Senate Bill 2244 gives the governor the power to offer in-state tuition to immediate family members of employers and employees of new businesses in the state as an incentive for relocating or expanding their operations in Texas.

“The waiver program has great potential for helping families and businesses that relocate to Texas,” the Laredo Democrat said last week.

“Is it a good program?” Bee Development Authority Executive Director Joe B. Montez asked. “I think it is.”

Montez said the law will give the Texas Governor’s Office one more tool to use in trying to lure companies from outside the state to move to Texas.

“The more incentives the better,” Montez said. Already, Texas communities have a number of tools they can use to lure new business into the state, including enterprise zones, tax abatements and others.

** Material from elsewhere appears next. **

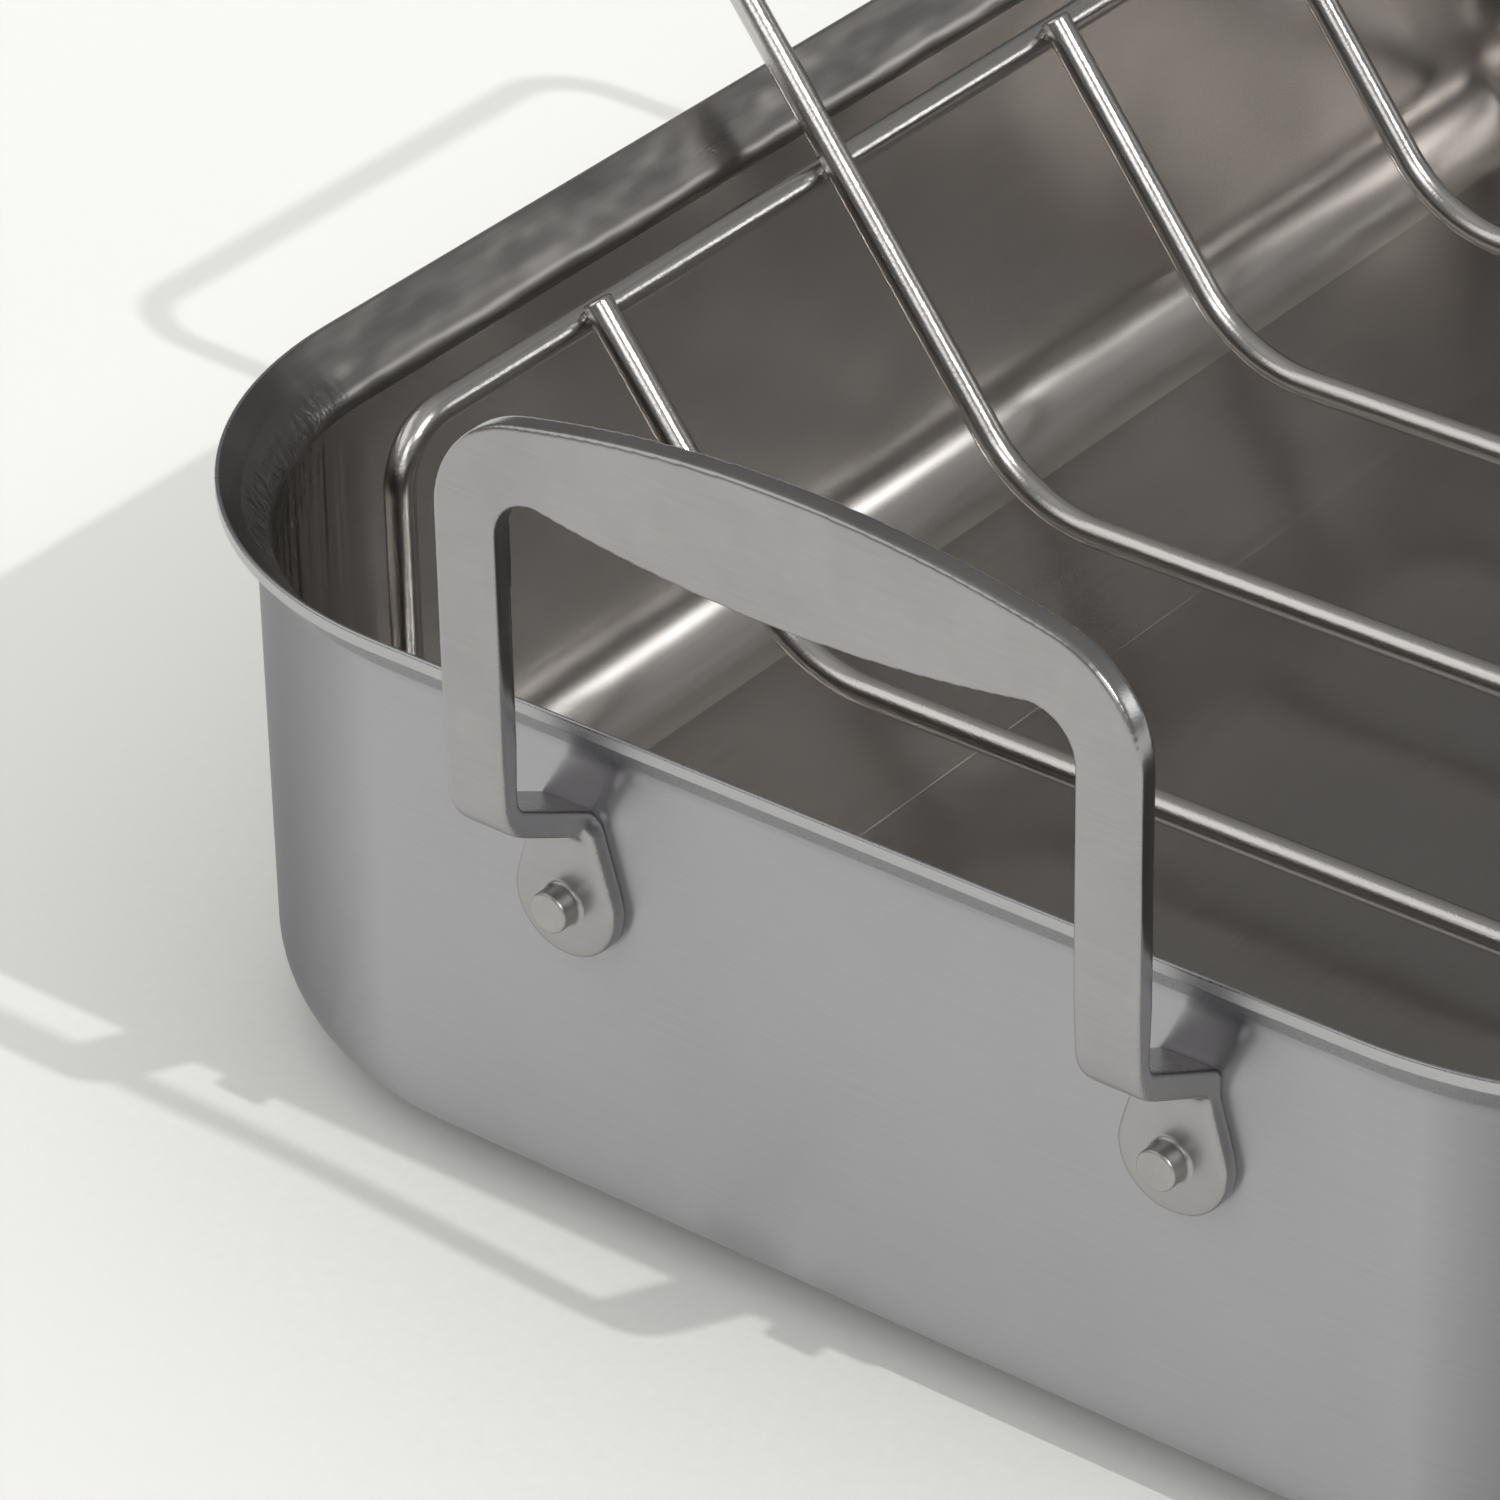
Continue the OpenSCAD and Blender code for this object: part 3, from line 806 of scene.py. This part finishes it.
def cross_wires(tree, material):
    """Three plain wires, bent down into the cradle from rail to rail."""
    top, x = RAIL_HEIGHT + WIRE_END, -2 * WIRE_PITCH
    stops = ((-1, top), (-1, CRADLE_HEIGHT), (1, CRADLE_HEIGHT), (1, top))
    points = [on_side(x, side, height) for side, height in stops]
    return bent_wire("rack_cross_wires", tree, points, [0, CRADLE_BEND, CRADLE_BEND, 0], False, material, 3)


def lifting_hoop_wire(tree, material):
    """The closed wire that crosses the cradle twice and rises into a loop at each long side."""
    points = []
    for x, side in ((-WIRE_PITCH, -1), (WIRE_PITCH, 1)):
        points += [on_side(x, side, LOOP_HEIGHT), on_side(x, side, CRADLE_HEIGHT),
                   on_side(x, -side, CRADLE_HEIGHT), on_side(x, -side, LOOP_HEIGHT)]
    bends = [LOOP_BEND, CRADLE_BEND, CRADLE_BEND, LOOP_BEND] * 2
    return bent_wire("rack_hoop_wire", tree, points, bends, True, material)


def set_in_place(name, tree, part, spots, material):
    """Copies of a small part, one on each spot's place and turned by its angles. The part itself goes."""
    mesh = new_mesh(part.name + "_spots", [place for place, _ in spots])
    layer = mesh.attributes.new("angles", "FLOAT_VECTOR", "POINT")
    for entry, (_, angles) in zip(layer.data, spots):
        entry.vector = angles
    made = run_tree(piece(mesh.name, mesh), tree, name, {"Part": part, "Part Size": 1.0, "Finish": material})
    bpy.data.objects.remove(part)
    return made


def weld_beads(tree, material):
    """A small squeezed bead where each cross wire is welded to a rail."""
    edit = bmesh.new()
    size = (BEAD_HALF_WIDTH * MM, BEAD_HALF_WIDTH * MM, BEAD_HALF_DEPTH * MM)
    bmesh.ops.create_uvsphere(edit, u_segments=28, v_segments=16, radius=1.0)
    bmesh.ops.scale(edit, vec=size, verts=edit.verts)
    bead = piece("bead", edited_mesh("bead", edit))
    y, z = RAIL_Y - math.cos(LEAN) * WIRE / 2, RAIL_HEIGHT + math.sin(LEAN) * WIRE / 2
    spots = [((k * WIRE_PITCH, side * y, z), (side * (math.pi / 2 + LEAN), 0, 0))
             for k in range(-2, 3) for side in (-1, 1)]
    return set_in_place("rack_weld_beads", tree, bead, spots, material)


def rivets(tree, material):
    """Domed head inside the wall, shank, and the closed button that stands out of the pad."""
    grip = SHEET + PAD
    seat, end = grip - BUTTON_SINK, grip + BUTTON_LENGTH
    dome = ((HEAD / 2) ** 2 + HEAD_HEIGHT ** 2) / (2 * HEAD_HEIGHT)
    spread = math.degrees(math.asin(HEAD / 2 / dome))
    waist = (BUTTON_BASE - SHANK) / 2
    section = [(0.0, -HEAD_HEIGHT)]
    section += arc((0, dome - HEAD_HEIGHT), dome, -90, -90 + spread, 12)[1:]
    section += [(HEAD / 2 - HEAD_RIM, 0.0), (SHANK / 2, 0.0)]
    section += [(SHANK / 2, seat), (BUTTON_BASE / 2 + BUTTON_SPREAD, seat)]
    section += arc((BUTTON_BASE / 2, grip + waist), waist, -90, -180, 8)
    section += arc((SHANK / 2 - BUTTON_ROUND, end - BUTTON_ROUND), BUTTON_ROUND, 0, 90, 6)
    section += [(SHANK / 2 - BUTTON_ROW, end), (0.0, end)]
    edit = bmesh.new()
    chain = [edit.verts.new((0, r * MM, z * MM)) for r, z in section]
    for a, b in zip(chain, chain[1:]):
        edit.edges.new((a, b))
    bmesh.ops.spin(edit, geom=edit.verts[:] + edit.edges[:], cent=(0, 0, 0), axis=(0, 0, 1),
                   angle=2 * math.pi, steps=48, use_merge=True)
    bmesh.ops.remove_doubles(edit, verts=edit.verts, dist=1e-7)
    bmesh.ops.recalc_face_normals(edit, faces=edit.faces)
    rivet = piece("rivet", edited_mesh("rivet", edit))
    spots = [((sx * (WALL_X - SHEET), sy * RIVET_Y, RIVET_HEIGHT), (0, sx * math.pi / 2, 0))
             for sx in (-1, 1) for sy in (-1, 1)]
    return set_in_place("handle_rivets", tree, rivet, spots, material)


# Build

wire_steel = drawn_wire_steel()
cast_steel = blasted_cast_steel()

pan = pressed_pan(
    brushed_wall_steel(),
    cut_edge_steel(),
    cut_edge_core(),
    satin_inside_steel(
        "satin_wall_steel", level=True, grain_scale=(22, 2600, 1), roughness=0.20, spread=0.75,
        relief=(0.0012, 0.0001, 0.0042, 0.0010),
        dark=(0.560, 0.538, 0.516), light=(0.590, 0.568, 0.546), painted_corner_shade=(0.30, 0.29, 0.28)),
    # Painted shade: the floor gets a darker base colour than the walls, though it is the same sheet.
    satin_inside_steel(
        "satin_floor_steel", level=False, grain_scale=(30, 2400, 2400), roughness=0.19, spread=0.60,
        relief=(0.0008, 0.0001, 0.0001, 0.0001),
        dark=(0.345, 0.330, 0.317), light=(0.378, 0.362, 0.349), painted_corner_shade=(0.85, 0.85, 0.85)),
    # Painted shade: the lip gets a much darker base colour than the walls, though it is the same sheet.
    satin_inside_steel(
        "satin_lip_steel", level=True, grain_scale=(60, 1500, 1), roughness=0.29, spread=0.30,
        relief=(0.0016, 0.0010, 0.0003, 0.0006),
        dark=(0.245, 0.235, 0.227), light=(0.280, 0.269, 0.260), painted_corner_shade=(0.74, 0.74, 0.76)))
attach(pan, "pan")
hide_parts("pan_body")

for name, node, side in (("loop_handle_left", "handle_left", -1), ("loop_handle_right", "handle_right", 1)):
    handle = loop_handle(name, cast_steel, side)
    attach(handle, "pan")
    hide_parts(node)

in_place = scatter_tree()
rivet_set = rivets(in_place, rivet_steel())
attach(rivet_set, "pan")
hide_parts("rivet_left_front", "rivet_left_back", "rivet_right_front", "rivet_right_back")

bent = bent_wire_tree()
for made, nodes in (
    (rack_frame_wire(bent, wire_steel), ("rack_frame",)),
    (lifting_hoop_wire(bent, wire_steel), ("rack_lifting_hoop",)),
    (cross_wires(bent, wire_steel), ("rack_wire_left", "rack_wire_middle", "rack_wire_right")),
    (weld_beads(in_place, wire_steel), ()),
):
    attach(made, "rack")
    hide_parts(*nodes)

table_corners = [(sx * TABLE_HALF, sy * TABLE_HALF, TABLE_TOP)
                 for sx, sy in ((-1, -1), (1, -1), (1, 1), (-1, 1))]
table = piece("table", new_mesh("table", table_corners, [(0, 1, 2, 3)]), pale_table())


# Light and camera

def direction(azimuth, height):
    """The way from the pan to what stands at these angles, in degrees, the azimuth counted from +X."""
    turn, rise = math.radians(azimuth), math.radians(height)
    return Vector((math.cos(turn) * math.cos(rise), math.sin(turn) * math.cos(rise), math.sin(rise)))


def glow(sky, heading, under, azimuth, height, full, gone, strength):
    """Adds a soft patch of light round one direction, full inside one angle and gone outside the other."""
    near = add(sky, "ShaderNodeVectorMath", operation="DOT_PRODUCT")
    near.inputs[1].default_value = direction(azimuth, height)
    fade = add(sky, "ShaderNodeMapRange", interpolation_type="SMOOTHSTEP")
    fade.inputs["From Min"].default_value = math.cos(math.radians(gone))
    fade.inputs["From Max"].default_value = math.cos(math.radians(full))
    fade.inputs["To Max"].default_value = strength
    wire_up(sky, (heading, near.inputs[0]), (near.outputs["Value"], fade.inputs["Value"]))
    return blended(sky, "ADD", under, fade.outputs["Result"])


def studio_room():
    """A grey room, lighter overhead, with a few soft patches of light."""
    world = bpy.data.worlds.new("studio")
    bpy.context.scene.world = world
    world.use_nodes = True
    sky = world.node_tree
    heading = add(sky, "ShaderNodeTexCoord").outputs["Generated"]
    split = add(sky, "ShaderNodeSeparateXYZ")
    shade = add(sky, "ShaderNodeValToRGB")
    for i, (at, grey) in enumerate(ROOM_GREYS):
        stop = shade.color_ramp.elements[i] if i < 2 else shade.color_ramp.elements.new(at)
        stop.position = at
        stop.color = (*(grey * share for share in ROOM_COLOUR), 1)
    wire_up(sky, (heading, split.inputs[0]), (split.outputs["Z"], shade.inputs["Fac"]))
    light = shade.outputs["Color"]
    for patch in ROOM_GLOWS:
        light = glow(sky, heading, light, **patch)
    sky.links.new(light, sky.nodes["Background"].inputs["Color"])


def aimed(name, data, azimuth, height, distance):
    """A light placed by its angles round the pan and aimed at it."""
    way = direction(azimuth, height)
    made = piece(name, data)
    made.location = way * distance
    made.rotation_euler = way.to_track_quat("Z", "Y").to_euler()


def sunlight():
    sun = bpy.data.lights.new("key", "SUN")
    sun.energy = SUN_STRENGTH
    sun.color = SUN_COLOUR
    sun.angle = math.radians(SUN_WIDTH)
    aimed("key", sun, SUN_AZIMUTH, SUN_HEIGHT, 3.0)


def soft_panel(name, azimuth, height, wide, tall, brightness, distance):
    """A soft panel that spans the angles wide and tall, seen from the pan."""
    data = bpy.data.lights.new(name, "AREA")
    data.shape = "RECTANGLE"
    data.size, data.size_y = (2 * distance * math.tan(math.radians(angle / 2)) for angle in (wide, tall))
    data.energy = brightness * math.pi * data.size * data.size_y
    data.color = ROOM_COLOUR
    aimed(name, data, azimuth, height, distance)


def photo_camera():
    """The camera, at the photograph's viewing angle."""
    data = bpy.data.cameras.new("camera")
    data.sensor_width = CAMERA_SENSOR
    data.lens = CAMERA_LENS
    data.clip_start = 0.05
    data.clip_end = 50.0
    back = Vector(CAMERA_BACK).normalized()
    level = Vector(CAMERA_LEVEL).normalized()
    level = (level - back * level.dot(back)).normalized()
    roll = math.radians(CAMERA_ROLL)
    right = level * math.cos(roll) + back.cross(level) * math.sin(roll)
    up = back.cross(right)
    camera = piece("camera", data)
    camera.matrix_world = Matrix((*zip(right, up, back, CAMERA_PLACE), (0, 0, 0, 1)))
    return camera


studio_room()
sunlight()
soft_panel("left_panel", azimuth=128, height=42, wide=66, tall=40, brightness=0.85, distance=9.0)
bpy.context.scene.camera = photo_camera()
bpy.context.scene.view_settings.view_transform = "Standard"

Giving employers and their employees the ability to enroll their family members in college classes immediately and not have to pay out-of-state tuition rates is a good reason for people from outside Texas to move here.

“I think anything you can do to enhance economic development is a good thing,” said City Manager Tom Ginter.

Being able to provide one’s family members with an affordable education is a “qualify of life” issue that can convince a business owner to move his company to Texas, he explained.

Since Bee County has a community college with several major universities not far from here, that makes this a more attractive place for businesses to want to relocate, civic leaders said.

“I think it’s a wonderful idea,” said County Judge David Silva.

As a member of the BDA board of directors, Silva has an interest in seeing new incentives created to attract business to Texas and to Bee County.

Usually, newcomers to Texas have to prove that they have resided or worked in the state for 12 months before they qualify for in-state tuition rates, Silva said.

That means that the college age children of many people who move to Texas end up staying in the states from which their families move until they have completed college.

“This will allow them to join the family,” Silva said, “and put them on their way to becoming productive, taxpaying Texans.”

Zaffirini’s bill was sponsored in the House of Representatives by Rep. Dan Branch, a Dallas Republican and chair of the House Higher Education Committee.

SB 2244 specifies a five-year limit during which employees of qualified businesses may enroll themselves and their children in state universities at the in-state tuition rate.

The bill also directs the Texas Higher Education Coordinating Board to work with the Texas Economic Development and Tourism Office to determine whether a business is eligible for the program and the period during which it is eligible.